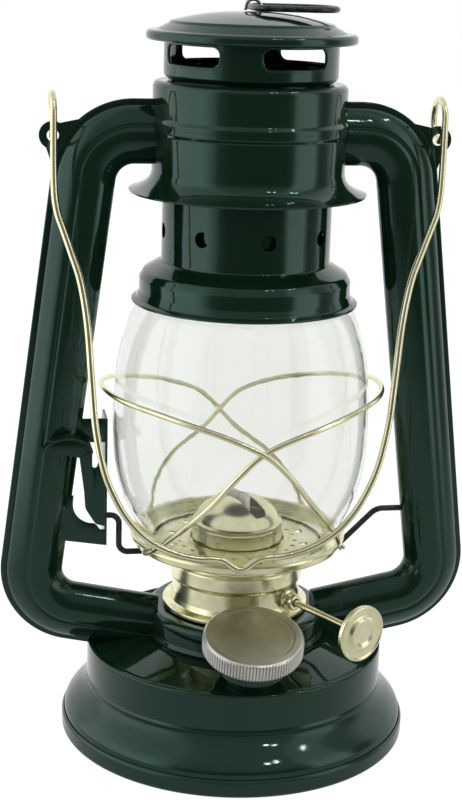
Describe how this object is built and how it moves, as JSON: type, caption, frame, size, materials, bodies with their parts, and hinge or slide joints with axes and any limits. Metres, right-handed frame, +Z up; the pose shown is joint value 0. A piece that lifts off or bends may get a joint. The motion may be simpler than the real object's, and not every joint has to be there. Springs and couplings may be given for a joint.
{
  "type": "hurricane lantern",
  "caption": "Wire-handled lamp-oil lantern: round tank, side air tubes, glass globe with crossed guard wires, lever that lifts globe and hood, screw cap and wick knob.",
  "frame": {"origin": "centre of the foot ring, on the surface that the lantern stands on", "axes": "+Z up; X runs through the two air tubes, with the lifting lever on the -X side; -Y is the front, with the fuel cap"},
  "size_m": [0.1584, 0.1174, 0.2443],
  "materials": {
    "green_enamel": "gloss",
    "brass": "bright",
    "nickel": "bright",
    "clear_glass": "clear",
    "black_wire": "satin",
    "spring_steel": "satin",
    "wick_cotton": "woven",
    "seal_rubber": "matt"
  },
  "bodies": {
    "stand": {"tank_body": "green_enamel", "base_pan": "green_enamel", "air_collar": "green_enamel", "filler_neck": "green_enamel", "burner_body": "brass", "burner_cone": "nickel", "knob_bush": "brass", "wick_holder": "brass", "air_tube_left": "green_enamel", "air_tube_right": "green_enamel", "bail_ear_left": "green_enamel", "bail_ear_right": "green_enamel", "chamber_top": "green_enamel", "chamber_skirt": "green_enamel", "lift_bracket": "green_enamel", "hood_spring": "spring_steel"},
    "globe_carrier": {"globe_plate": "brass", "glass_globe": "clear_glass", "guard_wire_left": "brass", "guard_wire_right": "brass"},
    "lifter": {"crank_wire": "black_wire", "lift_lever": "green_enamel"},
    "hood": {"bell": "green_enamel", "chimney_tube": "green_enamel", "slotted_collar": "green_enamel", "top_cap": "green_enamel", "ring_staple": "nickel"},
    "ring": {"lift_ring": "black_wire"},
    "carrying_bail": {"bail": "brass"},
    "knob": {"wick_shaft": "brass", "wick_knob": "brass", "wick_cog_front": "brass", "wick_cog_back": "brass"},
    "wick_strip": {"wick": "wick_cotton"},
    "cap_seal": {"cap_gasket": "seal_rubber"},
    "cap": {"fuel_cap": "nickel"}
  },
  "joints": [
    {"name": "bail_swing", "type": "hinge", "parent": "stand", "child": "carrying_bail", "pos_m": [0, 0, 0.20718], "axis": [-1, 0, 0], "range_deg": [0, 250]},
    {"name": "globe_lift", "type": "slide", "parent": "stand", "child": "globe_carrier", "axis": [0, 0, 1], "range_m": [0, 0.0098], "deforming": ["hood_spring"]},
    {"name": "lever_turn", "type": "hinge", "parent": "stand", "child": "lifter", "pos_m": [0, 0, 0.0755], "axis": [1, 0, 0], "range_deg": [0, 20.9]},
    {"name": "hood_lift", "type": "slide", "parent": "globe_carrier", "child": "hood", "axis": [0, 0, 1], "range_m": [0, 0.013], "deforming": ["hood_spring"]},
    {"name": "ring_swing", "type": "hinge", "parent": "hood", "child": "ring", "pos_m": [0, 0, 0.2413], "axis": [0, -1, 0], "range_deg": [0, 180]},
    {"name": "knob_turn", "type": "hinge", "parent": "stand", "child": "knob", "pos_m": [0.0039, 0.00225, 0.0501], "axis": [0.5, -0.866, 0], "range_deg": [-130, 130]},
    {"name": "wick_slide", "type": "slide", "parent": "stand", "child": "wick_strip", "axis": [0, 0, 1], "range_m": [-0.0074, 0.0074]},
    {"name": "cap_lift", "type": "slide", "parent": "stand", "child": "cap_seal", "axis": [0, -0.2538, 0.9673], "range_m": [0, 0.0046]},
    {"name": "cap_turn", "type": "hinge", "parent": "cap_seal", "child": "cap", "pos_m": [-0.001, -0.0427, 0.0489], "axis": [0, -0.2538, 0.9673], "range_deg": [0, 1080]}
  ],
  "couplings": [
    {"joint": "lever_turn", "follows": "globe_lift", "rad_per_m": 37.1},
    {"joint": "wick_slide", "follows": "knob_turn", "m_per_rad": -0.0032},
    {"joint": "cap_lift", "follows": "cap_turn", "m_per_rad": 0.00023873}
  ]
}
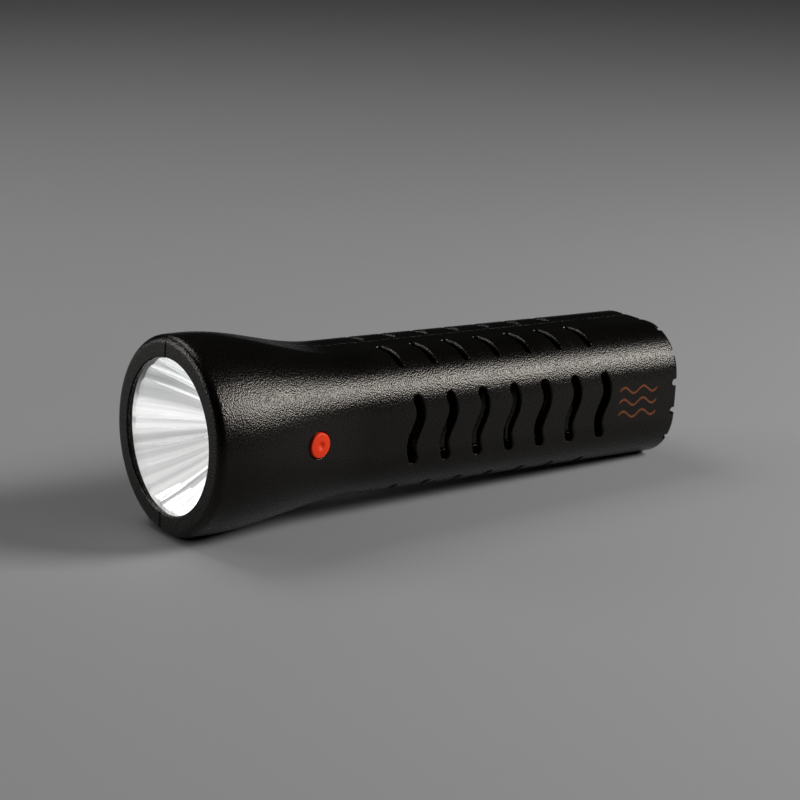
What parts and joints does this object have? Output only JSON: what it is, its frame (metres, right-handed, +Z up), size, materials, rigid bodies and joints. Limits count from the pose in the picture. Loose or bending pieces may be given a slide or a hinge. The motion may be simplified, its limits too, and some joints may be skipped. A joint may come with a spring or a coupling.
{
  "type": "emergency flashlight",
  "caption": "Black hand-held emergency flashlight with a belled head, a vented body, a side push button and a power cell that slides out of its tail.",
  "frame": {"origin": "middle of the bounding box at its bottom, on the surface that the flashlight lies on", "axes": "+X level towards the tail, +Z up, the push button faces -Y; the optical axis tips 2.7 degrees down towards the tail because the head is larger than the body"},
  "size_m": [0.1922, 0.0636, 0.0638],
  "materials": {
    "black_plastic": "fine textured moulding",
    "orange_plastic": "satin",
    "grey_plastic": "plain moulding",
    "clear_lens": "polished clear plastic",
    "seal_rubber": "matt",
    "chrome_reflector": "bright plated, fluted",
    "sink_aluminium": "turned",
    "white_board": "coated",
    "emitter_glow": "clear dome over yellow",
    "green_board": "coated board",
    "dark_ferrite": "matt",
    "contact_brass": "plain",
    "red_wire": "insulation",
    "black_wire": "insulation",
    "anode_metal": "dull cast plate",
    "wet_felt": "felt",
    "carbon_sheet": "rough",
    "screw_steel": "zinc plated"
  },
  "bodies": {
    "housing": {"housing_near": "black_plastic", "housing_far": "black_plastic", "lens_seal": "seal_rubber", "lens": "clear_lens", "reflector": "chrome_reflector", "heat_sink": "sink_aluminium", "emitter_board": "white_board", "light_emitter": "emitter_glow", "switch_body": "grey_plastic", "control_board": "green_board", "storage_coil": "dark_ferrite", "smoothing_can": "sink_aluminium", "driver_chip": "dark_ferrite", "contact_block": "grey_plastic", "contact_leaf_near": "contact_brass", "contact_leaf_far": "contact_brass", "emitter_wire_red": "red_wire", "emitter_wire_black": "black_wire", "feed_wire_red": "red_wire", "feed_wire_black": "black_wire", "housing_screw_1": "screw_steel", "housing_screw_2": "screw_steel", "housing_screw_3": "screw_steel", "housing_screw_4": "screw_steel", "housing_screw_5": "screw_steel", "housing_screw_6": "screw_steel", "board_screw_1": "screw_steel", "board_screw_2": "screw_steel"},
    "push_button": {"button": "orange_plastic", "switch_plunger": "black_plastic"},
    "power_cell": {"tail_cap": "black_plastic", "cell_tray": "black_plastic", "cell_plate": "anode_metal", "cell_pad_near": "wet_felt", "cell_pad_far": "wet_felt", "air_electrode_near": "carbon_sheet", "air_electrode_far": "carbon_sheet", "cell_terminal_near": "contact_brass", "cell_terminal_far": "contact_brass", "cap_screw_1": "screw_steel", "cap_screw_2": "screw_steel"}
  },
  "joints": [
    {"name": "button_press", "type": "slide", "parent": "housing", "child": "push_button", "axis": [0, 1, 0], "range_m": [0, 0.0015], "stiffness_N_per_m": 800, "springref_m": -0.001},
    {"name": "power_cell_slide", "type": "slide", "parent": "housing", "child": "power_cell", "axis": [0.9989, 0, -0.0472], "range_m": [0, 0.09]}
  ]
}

☆ ☆ ☆ ☆ ☆

**Your instructions:**
Repeat all the records. Match each line exactly.

**Solution for this exercise:**
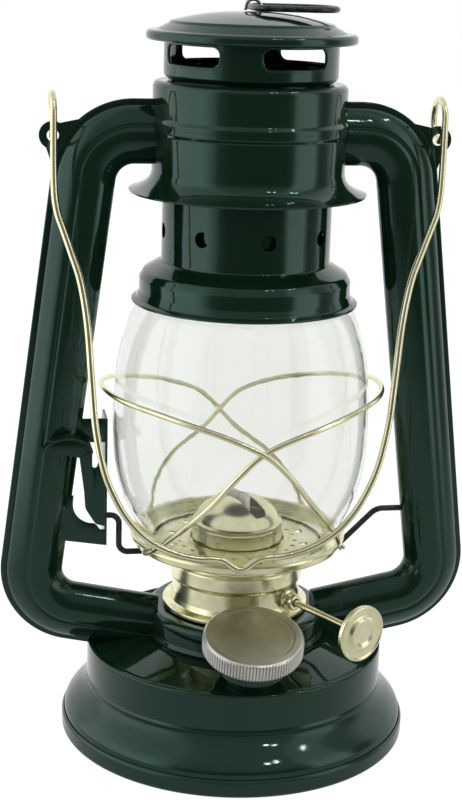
Describe how this object is built and how it moves, as JSON: type, caption, frame, size, materials, bodies with their parts, and hinge or slide joints with axes and any limits. Metres, right-handed frame, +Z up; the pose shown is joint value 0. A piece that lifts off or bends may get a joint. The motion may be simpler than the real object's, and not every joint has to be there. Springs and couplings may be given for a joint.
{
  "type": "hurricane lantern",
  "caption": "Wire-handled lamp-oil lantern: round tank, side air tubes, glass globe with crossed guard wires, lever that lifts globe and hood, screw cap and wick knob.",
  "frame": {"origin": "centre of the foot ring, on the surface that the lantern stands on", "axes": "+Z up; X runs through the two air tubes, with the lifting lever on the -X side; -Y is the front, with the fuel cap"},
  "size_m": [0.1584, 0.1174, 0.2443],
  "materials": {
    "green_enamel": "gloss",
    "brass": "bright",
    "nickel": "bright",
    "clear_glass": "clear",
    "black_wire": "satin",
    "spring_steel": "satin",
    "wick_cotton": "woven",
    "seal_rubber": "matt"
  },
  "bodies": {
    "stand": {"tank_body": "green_enamel", "base_pan": "green_enamel", "air_collar": "green_enamel", "filler_neck": "green_enamel", "burner_body": "brass", "burner_cone": "nickel", "knob_bush": "brass", "wick_holder": "brass", "air_tube_left": "green_enamel", "air_tube_right": "green_enamel", "bail_ear_left": "green_enamel", "bail_ear_right": "green_enamel", "chamber_top": "green_enamel", "chamber_skirt": "green_enamel", "lift_bracket": "green_enamel", "hood_spring": "spring_steel"},
    "globe_carrier": {"globe_plate": "brass", "glass_globe": "clear_glass", "guard_wire_left": "brass", "guard_wire_right": "brass"},
    "lifter": {"crank_wire": "black_wire", "lift_lever": "green_enamel"},
    "hood": {"bell": "green_enamel", "chimney_tube": "green_enamel", "slotted_collar": "green_enamel", "top_cap": "green_enamel", "ring_staple": "nickel"},
    "ring": {"lift_ring": "black_wire"},
    "carrying_bail": {"bail": "brass"},
    "knob": {"wick_shaft": "brass", "wick_knob": "brass", "wick_cog_front": "brass", "wick_cog_back": "brass"},
    "wick_strip": {"wick": "wick_cotton"},
    "cap_seal": {"cap_gasket": "seal_rubber"},
    "cap": {"fuel_cap": "nickel"}
  },
  "joints": [
    {"name": "bail_swing", "type": "hinge", "parent": "stand", "child": "carrying_bail", "pos_m": [0, 0, 0.20718], "axis": [-1, 0, 0], "range_deg": [0, 250]},
    {"name": "globe_lift", "type": "slide", "parent": "stand", "child": "globe_carrier", "axis": [0, 0, 1], "range_m": [0, 0.0098], "deforming": ["hood_spring"]},
    {"name": "lever_turn", "type": "hinge", "parent": "stand", "child": "lifter", "pos_m": [0, 0, 0.0755], "axis": [1, 0, 0], "range_deg": [0, 20.9]},
    {"name": "hood_lift", "type": "slide", "parent": "globe_carrier", "child": "hood", "axis": [0, 0, 1], "range_m": [0, 0.013], "deforming": ["hood_spring"]},
    {"name": "ring_swing", "type": "hinge", "parent": "hood", "child": "ring", "pos_m": [0, 0, 0.2413], "axis": [0, -1, 0], "range_deg": [0, 180]},
    {"name": "knob_turn", "type": "hinge", "parent": "stand", "child": "knob", "pos_m": [0.0039, 0.00225, 0.0501], "axis": [0.5, -0.866, 0], "range_deg": [-130, 130]},
    {"name": "wick_slide", "type": "slide", "parent": "stand", "child": "wick_strip", "axis": [0, 0, 1], "range_m": [-0.0074, 0.0074]},
    {"name": "cap_lift", "type": "slide", "parent": "stand", "child": "cap_seal", "axis": [0, -0.2538, 0.9673], "range_m": [0, 0.0046]},
    {"name": "cap_turn", "type": "hinge", "parent": "cap_seal", "child": "cap", "pos_m": [-0.001, -0.0427, 0.0489], "axis": [0, -0.2538, 0.9673], "range_deg": [0, 1080]}
  ],
  "couplings": [
    {"joint": "lever_turn", "follows": "globe_lift", "rad_per_m": 37.1},
    {"joint": "wick_slide", "follows": "knob_turn", "m_per_rad": -0.0032},
    {"joint": "cap_lift", "follows": "cap_turn", "m_per_rad": 0.00023873}
  ]
}
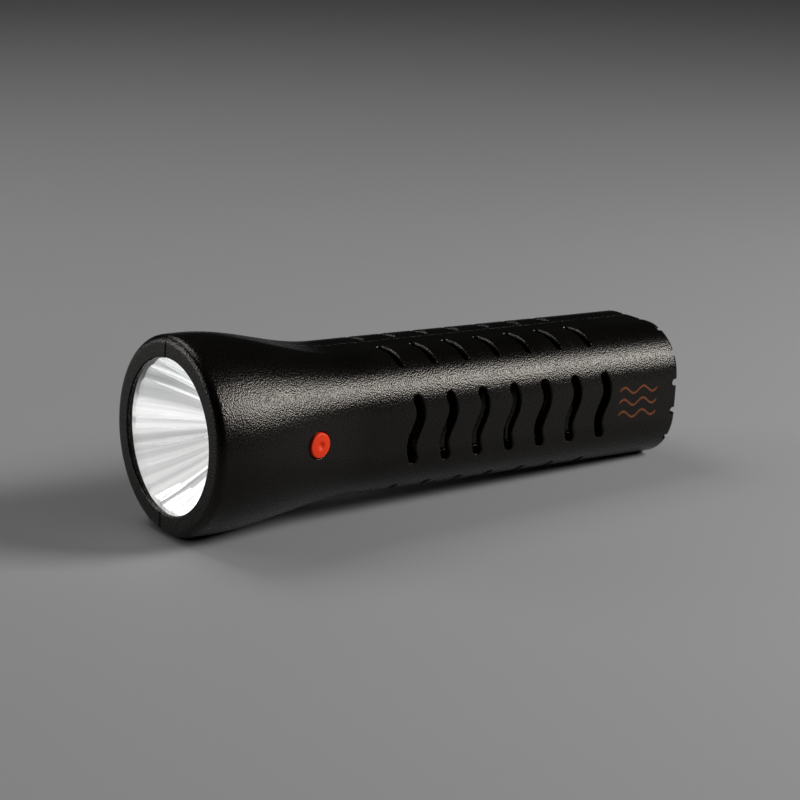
What parts and joints does this object have? Output only JSON: what it is, its frame (metres, right-handed, +Z up), size, materials, rigid bodies and joints. Limits count from the pose in the picture. Loose or bending pieces may be given a slide or a hinge. The motion may be simplified, its limits too, and some joints may be skipped. A joint may come with a spring or a coupling.
{
  "type": "emergency flashlight",
  "caption": "Black hand-held emergency flashlight with a belled head, a vented body, a side push button and a power cell that slides out of its tail.",
  "frame": {"origin": "middle of the bounding box at its bottom, on the surface that the flashlight lies on", "axes": "+X level towards the tail, +Z up, the push button faces -Y; the optical axis tips 2.7 degrees down towards the tail because the head is larger than the body"},
  "size_m": [0.1922, 0.0636, 0.0638],
  "materials": {
    "black_plastic": "fine textured moulding",
    "orange_plastic": "satin",
    "grey_plastic": "plain moulding",
    "clear_lens": "polished clear plastic",
    "seal_rubber": "matt",
    "chrome_reflector": "bright plated, fluted",
    "sink_aluminium": "turned",
    "white_board": "coated",
    "emitter_glow": "clear dome over yellow",
    "green_board": "coated board",
    "dark_ferrite": "matt",
    "contact_brass": "plain",
    "red_wire": "insulation",
    "black_wire": "insulation",
    "anode_metal": "dull cast plate",
    "wet_felt": "felt",
    "carbon_sheet": "rough",
    "screw_steel": "zinc plated"
  },
  "bodies": {
    "housing": {"housing_near": "black_plastic", "housing_far": "black_plastic", "lens_seal": "seal_rubber", "lens": "clear_lens", "reflector": "chrome_reflector", "heat_sink": "sink_aluminium", "emitter_board": "white_board", "light_emitter": "emitter_glow", "switch_body": "grey_plastic", "control_board": "green_board", "storage_coil": "dark_ferrite", "smoothing_can": "sink_aluminium", "driver_chip": "dark_ferrite", "contact_block": "grey_plastic", "contact_leaf_near": "contact_brass", "contact_leaf_far": "contact_brass", "emitter_wire_red": "red_wire", "emitter_wire_black": "black_wire", "feed_wire_red": "red_wire", "feed_wire_black": "black_wire", "housing_screw_1": "screw_steel", "housing_screw_2": "screw_steel", "housing_screw_3": "screw_steel", "housing_screw_4": "screw_steel", "housing_screw_5": "screw_steel", "housing_screw_6": "screw_steel", "board_screw_1": "screw_steel", "board_screw_2": "screw_steel"},
    "push_button": {"button": "orange_plastic", "switch_plunger": "black_plastic"},
    "power_cell": {"tail_cap": "black_plastic", "cell_tray": "black_plastic", "cell_plate": "anode_metal", "cell_pad_near": "wet_felt", "cell_pad_far": "wet_felt", "air_electrode_near": "carbon_sheet", "air_electrode_far": "carbon_sheet", "cell_terminal_near": "contact_brass", "cell_terminal_far": "contact_brass", "cap_screw_1": "screw_steel", "cap_screw_2": "screw_steel"}
  },
  "joints": [
    {"name": "button_press", "type": "slide", "parent": "housing", "child": "push_button", "axis": [0, 1, 0], "range_m": [0, 0.0015], "stiffness_N_per_m": 800, "springref_m": -0.001},
    {"name": "power_cell_slide", "type": "slide", "parent": "housing", "child": "power_cell", "axis": [0.9989, 0, -0.0472], "range_m": [0, 0.09]}
  ]
}